Der letzte Tag und der letzte Pass dieser Reise. Die zahlreichen Höhenmeter kommen geballt gleich am Anfang. Langsam fahre ich Meter für Meter nach oben. Es ist anstrengend, geht aber doch viel besser als in den ersten Tagen. Ungefähr fünf Kilometer vor dem Gipfel überholt mich der Franzose, den ich schon zwei Tage zuvor getroffen habe. Dann bin ich oben. Hier scheint ein echtes ausflugsziel zu sein: teehäuser, viele Stände mit lokalen Spezialitäten: käsebällchen und Kymyz, vergorene Pferdemilch. Man kann hier in Yurten essen, einkaufen, Fotos machen.

Ich kaufe pflichtbewußt einen halben Liter Kymyz, dann geht es wieder bergab, durchs Alay -Tal, das voll ist, mit Restaurants und Ausflüglern.
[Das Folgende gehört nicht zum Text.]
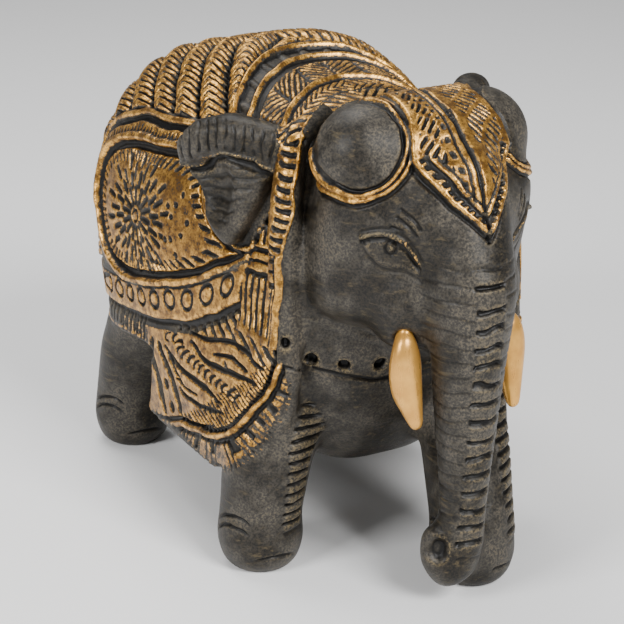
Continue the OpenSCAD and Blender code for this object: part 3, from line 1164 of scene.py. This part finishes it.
def make_floor():
    """Pale matt floor, far wider than the elephant."""
    mesh = bpy.data.meshes.new("floor")
    h = FLOOR_HALF
    mesh.from_pydata([(-h, -h, 0), (h, -h, 0), (h, h, 0), (-h, h, 0)], [], [(0, 1, 2, 3)])
    floor = bpy.data.objects.new("floor", mesh)
    bpy.context.scene.collection.objects.link(floor)
    m = Nodes("pale_floor")
    m.set("Base Color", FLOOR_GREY)
    m.set("Roughness", 0.7)
    mesh.materials.append(m.material)


def make_lamp(name, place, size, power):
    """Square lamp turned towards the elephant."""
    light = bpy.data.lights.new(name, "AREA")
    light.energy = power
    light.size = size
    piece = bpy.data.objects.new(name, light)
    bpy.context.scene.collection.objects.link(piece)
    piece.location = place
    aim = Vector(LAMP_AIM) - Vector(place)
    piece.rotation_mode = "QUATERNION"
    piece.rotation_quaternion = aim.to_track_quat("-Z", "Y")


def make_stage():
    """Pale floor, three soft lamps and an even sky."""
    make_floor()
    world = bpy.data.worlds.new("studio")
    bpy.context.scene.world = world
    world.use_nodes = True
    background = world.node_tree.nodes["Background"]
    background.inputs["Color"].default_value = SKY_WHITE
    background.inputs["Strength"].default_value = SKY_STRENGTH
    for name, place, size, power in LAMPS:
        make_lamp(name, place, size, power)


# Camera: turn from the front, rise, distance, and lens as a multiple of the sensor's width.
CAMERA_TURN = math.radians(-28.9)
CAMERA_RISE = math.radians(20.9)
CAMERA_DISTANCE = 0.559
LENS_PER_FRAME = 3.099
SENSOR_WIDTH = 36
CLIP_START = 0.01
# The point looked at, then a shift of it across and up the picture.
CAMERA_AIM = (0, 0.0075, 0.075)
AIM_ACROSS = -0.0018
AIM_UP = -0.0179


def make_camera():
    """Camera in front of the elephant's right shoulder, a little above it."""
    data = bpy.data.cameras.new("camera")
    data.sensor_width = SENSOR_WIDTH
    data.lens = SENSOR_WIDTH * LENS_PER_FRAME
    data.clip_start = CLIP_START
    camera = bpy.data.objects.new("camera", data)
    bpy.context.scene.collection.objects.link(camera)
    back = Vector((math.sin(CAMERA_TURN) * math.cos(CAMERA_RISE),
                   -math.cos(CAMERA_TURN) * math.cos(CAMERA_RISE), math.sin(CAMERA_RISE)))
    right = Vector((math.cos(CAMERA_TURN), math.sin(CAMERA_TURN), 0))
    up = back.cross(right)
    aim = Vector(CAMERA_AIM) + right * AIM_ACROSS + up * AIM_UP
    camera.matrix_world = (Matrix.Translation(aim + back * CAMERA_DISTANCE)
                           @ Matrix((right, up, back)).transposed().to_4x4())
    bpy.context.scene.camera = camera


make_stage()
make_camera()
make_body()
make_tusk("tusk_right")
make_tusk("tusk_left")
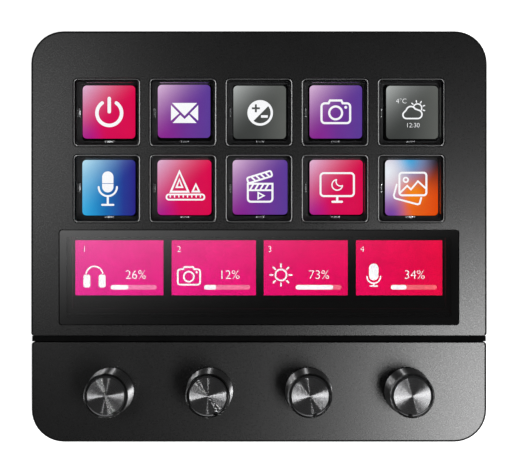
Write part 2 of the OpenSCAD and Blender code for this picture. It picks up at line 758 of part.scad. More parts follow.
module stand_plate() {
    color("#19191b") difference() {
        translate([0, stand_y, grip_t]) linear_extrude(stand_plate_t)
            rounded(stand_w - 2 * plate_inset, stand_l - 2 * plate_inset, stand_r - plate_inset);
        for (p = post_at) translate(p) {
            post(small_d + 2 * screw_gap, 0, stand_z + 1);
            post(small_head_d + 2 * screw_gap, 0, grip_t + small_head_h);
        }
    }
}

module grip_strips() {
    color("#2b2b2b") for (y = grip_at) translate([0, y, 0]) linear_extrude(grip_t)
        rounded(grip_l, grip_w, grip_w / 2 - 0.01);
}

// Screw with a flat round head: the head's top is at z = 0 and the shank points down
module screw(d, head_d, head_l, length) {
    difference() {
        union() {
            post(head_d, -head_l, 0);
            post(d, -head_l - length, -head_l / 2);
        }
        post(d * 0.75, -head_l / 2, 1, $fn = 6);
    }
}

module case_screws() {
    length = body_t - head_h - head_sink + frame_z + case_bite;
    color("#9a9da1") on_face() for (p = case_screw_at)
        translate([p[0], p[1], -body_t + head_sink]) mirror([0, 0, 1])
            screw(screw_d, screw_head_d, head_h, length);
}

module stand_screws() {
    color("#9a9da1") on_face() for (p = stand_screw_at)
        translate([p[0], p[1], -body_t - stand_wall - head_h]) mirror([0, 0, 1])
            screw(screw_d, screw_head_d, head_h, stand_wall + floor_t + bite);
}

// Small screws of the main board, the knob board and the stand's plate
module small_screws() {
    color("#9a9da1") {
        on_face() {
            for (p = board_screw_at) translate([p[0], p[1], board_z + small_head_h])
                screw(small_d, small_head_d, small_head_h, board_t + board_bite);
            for (p = knob_screw_at) translate([p[0], p[1], knob_board_z + small_head_h])
                screw(small_d, small_head_d, small_head_h, board_t + board_bite - fit_gap);
        }
        for (p = post_at) translate([p[0], p[1], grip_t]) mirror([0, 0, 1])
            screw(small_d, small_head_d, small_head_h, plate_screw_l);
    }
}

deck_cover();
knob_cover();
mid_frame();
back_cover();
strip_glass();
touch_film();
display_gasket();
key_mat();
contact_clips();
display_panel();
backlight();
display_tray();
main_board();
board_parts();
usb_socket();
knob_board();
ribbon_cable();
push_domes();
stand();
stand_plate();
grip_strips();
case_screws();
stand_screws();
small_screws();
for (i = [0 : rows * cols - 1])
    key_cap(i);
for (i = [0 : knobs - 1]) {
    encoder_case(i);
    bushing(i);
    detent_wheel(i);
    shaft(i);
    knob_body(i);
    knob_disc(i);
}
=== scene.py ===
# %% [markdown]
# # A macro keypad with clear keys, a touch strip and four push knobs
# The solids of this desk gadget come packed from the CAD model, each on the body that it moves with. This lesson
# dresses them: skins with soft edges, clear caps over lit pictures, spun metal discs, rubber grips, screws, a small
# studio and a camera. Everything is in metres, in the frame of the CAD model, so nothing has to be fitted by eye.

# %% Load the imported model
import bpy
import bmesh
import json
from math import radians, degrees, sin, cos, pi, hypot, atan2
from mathutils import Matrix, Vector
from mathutils.geometry import tessellate_polygon

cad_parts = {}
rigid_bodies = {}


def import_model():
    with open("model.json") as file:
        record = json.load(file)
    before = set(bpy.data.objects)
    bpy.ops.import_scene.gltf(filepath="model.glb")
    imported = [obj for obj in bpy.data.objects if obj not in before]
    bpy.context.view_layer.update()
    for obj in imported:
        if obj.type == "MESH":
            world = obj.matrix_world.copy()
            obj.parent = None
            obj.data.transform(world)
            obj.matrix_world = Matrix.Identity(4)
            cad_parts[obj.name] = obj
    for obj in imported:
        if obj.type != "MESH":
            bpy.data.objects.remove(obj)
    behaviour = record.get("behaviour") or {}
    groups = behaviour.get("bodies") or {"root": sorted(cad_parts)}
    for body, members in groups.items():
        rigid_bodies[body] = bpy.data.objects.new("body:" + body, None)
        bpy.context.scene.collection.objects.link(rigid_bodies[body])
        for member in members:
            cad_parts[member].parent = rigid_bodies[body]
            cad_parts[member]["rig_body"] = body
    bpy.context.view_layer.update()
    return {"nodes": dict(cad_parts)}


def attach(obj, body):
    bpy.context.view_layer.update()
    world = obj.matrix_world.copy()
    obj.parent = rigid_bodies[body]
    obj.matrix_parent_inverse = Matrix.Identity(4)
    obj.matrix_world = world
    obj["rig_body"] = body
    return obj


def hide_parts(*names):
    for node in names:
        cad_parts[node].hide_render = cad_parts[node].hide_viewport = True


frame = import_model()
scene = bpy.context.scene
nodes = frame["nodes"]

# %% [markdown]
# The keypad's slab lies on a slant. It is easier to think of its face as a sheet of paper: x to the right, y up the
# slope, z out of the face, zero on the deck, all in millimetres. One matrix then seats what was drawn on the paper.
# The numbers repeat the sizes of the CAD model.

# %% The sheet of the face
mm = 0.001
tilt = 20
face_y, face_z = -3.19105, 41.4915
face = Matrix.Translation((0, face_y * mm, face_z * mm)) @ Matrix.Rotation(radians(tilt), 4, "X")
seat = face @ Matrix.Scale(mm, 4)
unseat = seat.inverted()
upright = Matrix.Scale(mm, 4)
key_pitch, knob_y = 21.6, -43.7
key_at = [(x * key_pitch, y) for y in (35.2, 13.6) for x in (-2, -1, 0, 1, 2)]
knob_at = [(x, knob_y) for x in (-42, -14, 14, 42)]
pointer_at = [-62, -67, -75, -96]
strip_y = -11.6
panel_z = -4.9
disc_r, disc_low, disc_top = 5.65, 12.25, 13.05
edge_r, groove_rear, groove_front = 0.6, -28.2, -29.95
print("a point on the deck's middle lies at", [round(v, 5) for v in seat @ Vector((0, 0, 0))])

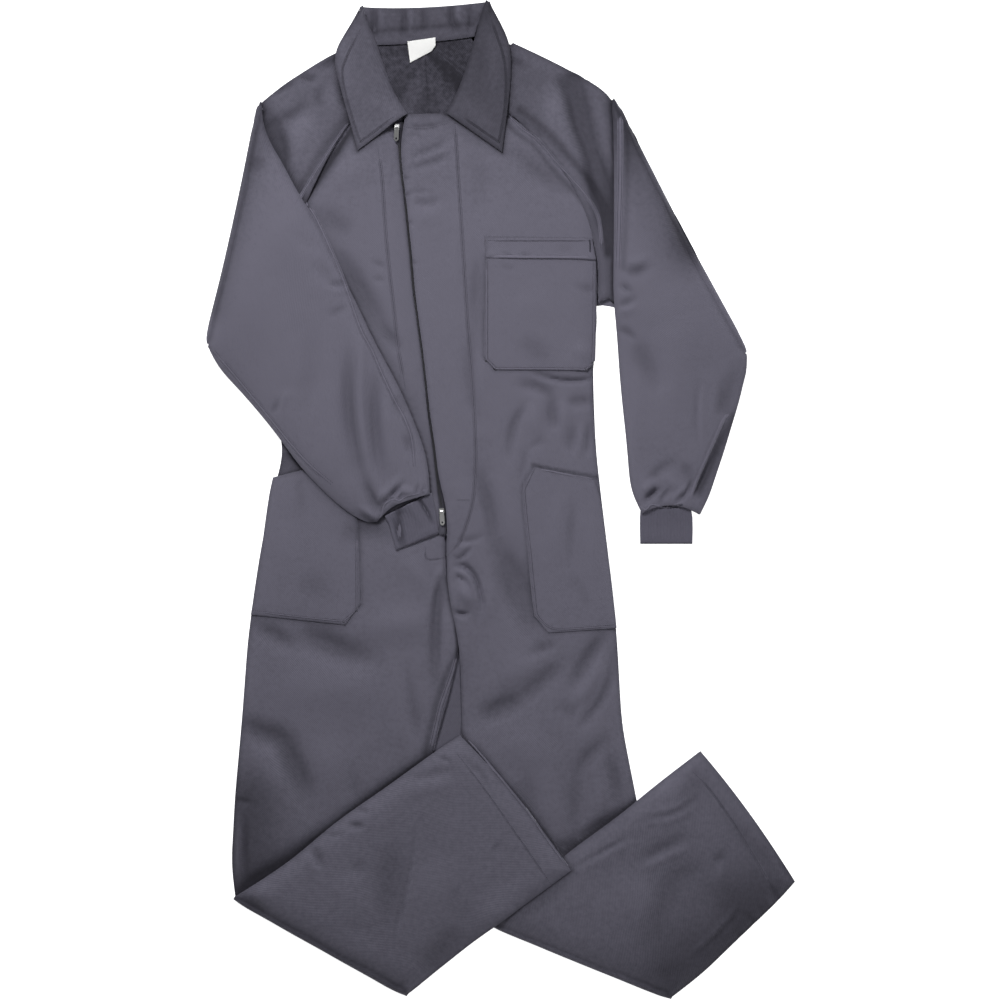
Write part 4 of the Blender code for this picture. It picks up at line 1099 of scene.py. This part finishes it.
CREASES["back_left"] = [
    (208, -541, 242, -523, 280, -504, 8, -3.0),
    (212, -552, 245, -536, 284, -517, 5, 2.0),
    (256, -552, 246, -605, 214, -672, 15, -3.2),
    (200, -560, 190, -610, 160, -650, 22, 2.2),
    (320, -546, 328, -538, 336, -528, 5, -2.4),
    (332, -552, 328, -562, 325, -572, 4, 1.2),
    (256, -572, 280, -560, 306, -546, 11, -2.0),
    (208, -466, 252, -463, 290, -440, 4, 1.4),
    (222, -474, 256, -471, 286, -452, 4, -1.0),
    (226, -482, 260, -478, 292, -458, 4, 1.4),
    (296, -398, 287, -445, 266, -492, 13, -2.2),
    (268, -420, 250, -440, 226, -456, 12, 1.0),
    (340, -480, 380, -520, 408, -548, 11, -2.4),
    (362, -450, 372, -470, 384, -486, 9, 1.4),
    (283, -682, 330, -638, 356, -606, 3, 1.6),
    (288, -690, 334, -646, 360, -614, 4, -1.6),
    (405, -580, 412, -590, 417, -600, 3, -2.2),
    (394, -590, 402, -600, 408, -610, 3, 1.4),
    (370, -620, 377, -630, 381, -640, 3.5, -2.0),
    (384, -606, 392, -616, 398, -624, 3, -1.2),
    (350, -640, 357, -650, 362, -660, 4, -1.4),
    (112, -549, 165, -519, 192, -504, 3, -1.6),
    (118, -556, 168, -528, 196, -512, 4, 0.9),
    (330, -560, 345, -600, 340, -640, 18, -1.6),
    (300, -600, 310, -640, 300, -680, 16, 1.2),
    (228, -700, 250, -706, 268, -700, 10, -1.2),
    (420, -545, 426, -556, 430, -566, 3, -1.6),
    (70, -580, 110, -600, 150, -640, 20, 1.0),
    (10, -640, 70, -600, 105, -560, 8, -1.8),
]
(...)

Irgendwann bin ich dann da, in Osh, wieder Großstadt, wieder nur ungefähr auf 1000 m Höhe. Es ist heiß, der schlechte Sprit sorgt für erstaunliche Abgaswolken hinter den meisten Autos und ich kämpfe mich durch den Stadtverkehr zu meinem Hotel. Immerhin, endlich wieder ein richtiges Bad, gutes Internet, zuverlässige Stromversorgung.

Osh

Osh ist die zweitgrößte Stadt Kirgistans und so gibt es hier auch fast alles: einen großen (vor allem langen) Markt mit Obst und Gemüse, Kleidung, Hufeisen und Pferdehalftern, kleinen Restaurants und Souvenirs, Parks mit kunstvoll gepflanzten Blumen, einen Vergnügungspark mit altersschwachen Karussels, Museen, einen internationalen Flughafen. Außerdem steht mitten in der Stadt der Sulaiman-Too, ein geschichtsträchtiger Berg, der fast von überall zu sehen ist. Tatsächlich hat Osh als Siedlung eine mehr als 3000 jährige Geschichte, wie Ausgrabungen rund um den Sulaiman-Too zeigen. Außerhalb der Museen – ein Museum befindet sich in einer Höhle im Fels, das andere in der Nähe darunter – ist davon allerdings nicht viel zu erkennen. Und die Museen selbst sind zwar schön hergerichtet, aber sehr informativ sind sie nicht – im Höhlenmuseum am Berg gibt es so gut wie keine Informationen, die irgendeinen Hintergrund zu den Exponaten darstellen, im Regionalmuseum endlose Texte auf Kirgisisch und Russisch. In kann Russisch, aber für diese Texte fehlt mir trotzdem die Geduld.

Neben den Museen und dem Markt lohnt sich auch eine Stadtführung, buchen kann man die unter bestofosh.com, sofern 3 Leute dafür zusammenkommen (oder man mehr bezahlt).

Dann geht es an den Heimflug. Ich habe da Ticket einer türkischen Billigfluggesellschaft und ein in viel Plastikfolie gewickeltes Rad (Fahrradkartons sind in Osh nicht zu bekommen). Dass ich aber gefühlt zwei Stunden (real:1,5) mit Nahkampf verbringe, liegt am ortstypischen eigenwilligen Anstehverhalten – es gibt keine Warteschlangen. Wenn man dann eher klein ist, aber viel Gepäck dabei hat, ist es nicht ganz einfach, alle aus dem Weg zu drängeln, um dranzukommen. Frauen mit kleinen Kindern dürften es noch schlechter haben, sind das Chaos aber anscheinend gewohnt. Auch an der Passkontrolle werden noch einmal allseits Ellbogen ausgefahren, dann endlich bin ich im internationalen Teil des kleinen Flughafens und stelle auf Umwegen fest, dass der Flug 90 Minuten Verspätung hat. Zum Glück habe ich genug Zeit zum Umsteigen in Istanbul.